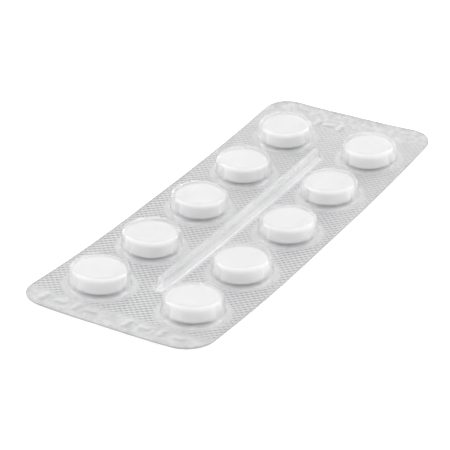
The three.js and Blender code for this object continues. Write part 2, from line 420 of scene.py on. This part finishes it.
class Finish:
    """A material and its node tree."""

    def __init__(self, name):
        self.material = bpy.data.materials.new(name)
        self.material.use_nodes = True
        self.tree = self.material.node_tree
        self.tree.nodes.clear()

    def node(self, kind, settings=None, inputs=None, output=0):
        """Adds a node: its settings first, then values or wires for its sockets. Returns one of its
        outputs as a wire, by name or by number among those in use."""
        made = self.tree.nodes.new("ShaderNode" + kind)
        for key, value in (settings or {}).items():
            setattr(made, key, value)
        for key, value in (inputs or {}).items():
            socket = made.inputs[key]
            if isinstance(value, Wire):
                self.tree.links.new(value.socket, socket)
            else:
                socket.default_value = value
        if not made.outputs:
            return None
        socket = made.outputs[output] if isinstance(output, str) else _enabled(made)[output]
        return Wire(self, socket)

    def place(self):
        """The point on the piece, in metres"""
        return self.node("TexCoord", output="Object")

    def split(self, vector):
        """The three numbers of a vector"""
        parted = self.node("SeparateXYZ", inputs={"Vector": vector})
        return [parted.beside(axis) for axis in "XYZ"]

    def mask(self, label):
        """A number kept with the points of the mesh"""
        return self.node("Attribute", {"attribute_name": label}, output="Fac")

    def noise(self, cells_per_mm, detail=2.0, roughness=0.5, vector=None):
        """Noise from 0 to 1, with cells of a size on the piece"""
        inputs = {
            "Vector": vector or self.place(),
            "Scale": cells_per_mm / MM,
            "Detail": detail,
            "Roughness": roughness,
        }
        return self.node("TexNoise", inputs=inputs, output="Fac")

    def stretched(self, scale):
        """The point on the piece, with each axis scaled"""
        return self.node("Mapping", inputs={"Vector": self.place(), "Scale": scale})

    def blend(self, factor, first, second):
        """A colour between two, the first at 0 and the second at 1. The node has a pair of sockets
        for each kind of value, and its pair of colours is the seventh and eighth of all."""
        inputs = {0: factor, 6: _shade(first), 7: _shade(second)}
        return self.node("Mix", {"data_type": "RGBA"}, inputs)

    def bump(self, height, strength, distance, normal=None):
        """A normal that leans with the height; the distance is the height of a full step in metres"""
        inputs = {"Height": height, "Strength": strength, "Distance": distance}
        if normal:
            inputs["Normal"] = normal
        return self.node("Bump", inputs=inputs)

    def surface(self, shader):
        """Ends the tree with this shader."""
        self.node("OutputMaterial", inputs={"Surface": shader})
        return self.material


def _enabled(node):
    """The outputs that the node's settings leave in use"""
    return [socket for socket in node.outputs if socket.enabled]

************

> Task details: Please reproduce each line exactly as written.

> Response to this task:
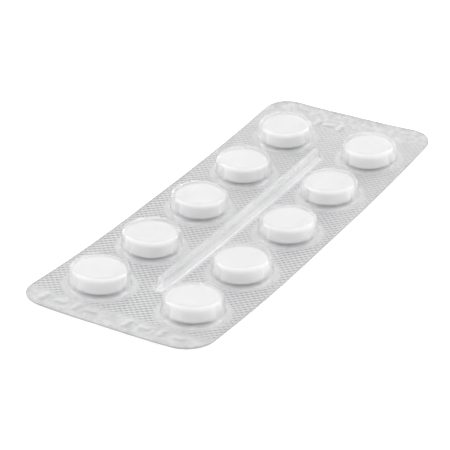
The three.js and Blender code for this object continues. Write part 2, from line 420 of scene.py on. This part finishes it.
class Finish:
    """A material and its node tree."""

    def __init__(self, name):
        self.material = bpy.data.materials.new(name)
        self.material.use_nodes = True
        self.tree = self.material.node_tree
        self.tree.nodes.clear()

    def node(self, kind, settings=None, inputs=None, output=0):
        """Adds a node: its settings first, then values or wires for its sockets. Returns one of its
        outputs as a wire, by name or by number among those in use."""
        made = self.tree.nodes.new("ShaderNode" + kind)
        for key, value in (settings or {}).items():
            setattr(made, key, value)
        for key, value in (inputs or {}).items():
            socket = made.inputs[key]
            if isinstance(value, Wire):
                self.tree.links.new(value.socket, socket)
            else:
                socket.default_value = value
        if not made.outputs:
            return None
        socket = made.outputs[output] if isinstance(output, str) else _enabled(made)[output]
        return Wire(self, socket)

    def place(self):
        """The point on the piece, in metres"""
        return self.node("TexCoord", output="Object")

    def split(self, vector):
        """The three numbers of a vector"""
        parted = self.node("SeparateXYZ", inputs={"Vector": vector})
        return [parted.beside(axis) for axis in "XYZ"]

    def mask(self, label):
        """A number kept with the points of the mesh"""
        return self.node("Attribute", {"attribute_name": label}, output="Fac")

    def noise(self, cells_per_mm, detail=2.0, roughness=0.5, vector=None):
        """Noise from 0 to 1, with cells of a size on the piece"""
        inputs = {
            "Vector": vector or self.place(),
            "Scale": cells_per_mm / MM,
            "Detail": detail,
            "Roughness": roughness,
        }
        return self.node("TexNoise", inputs=inputs, output="Fac")

    def stretched(self, scale):
        """The point on the piece, with each axis scaled"""
        return self.node("Mapping", inputs={"Vector": self.place(), "Scale": scale})

    def blend(self, factor, first, second):
        """A colour between two, the first at 0 and the second at 1. The node has a pair of sockets
        for each kind of value, and its pair of colours is the seventh and eighth of all."""
        inputs = {0: factor, 6: _shade(first), 7: _shade(second)}
        return self.node("Mix", {"data_type": "RGBA"}, inputs)

    def bump(self, height, strength, distance, normal=None):
        """A normal that leans with the height; the distance is the height of a full step in metres"""
        inputs = {"Height": height, "Strength": strength, "Distance": distance}
        if normal:
            inputs["Normal"] = normal
        return self.node("Bump", inputs=inputs)

    def surface(self, shader):
        """Ends the tree with this shader."""
        self.node("OutputMaterial", inputs={"Surface": shader})
        return self.material


def _enabled(node):
    """The outputs that the node's settings leave in use"""
    return [socket for socket in node.outputs if socket.enabled]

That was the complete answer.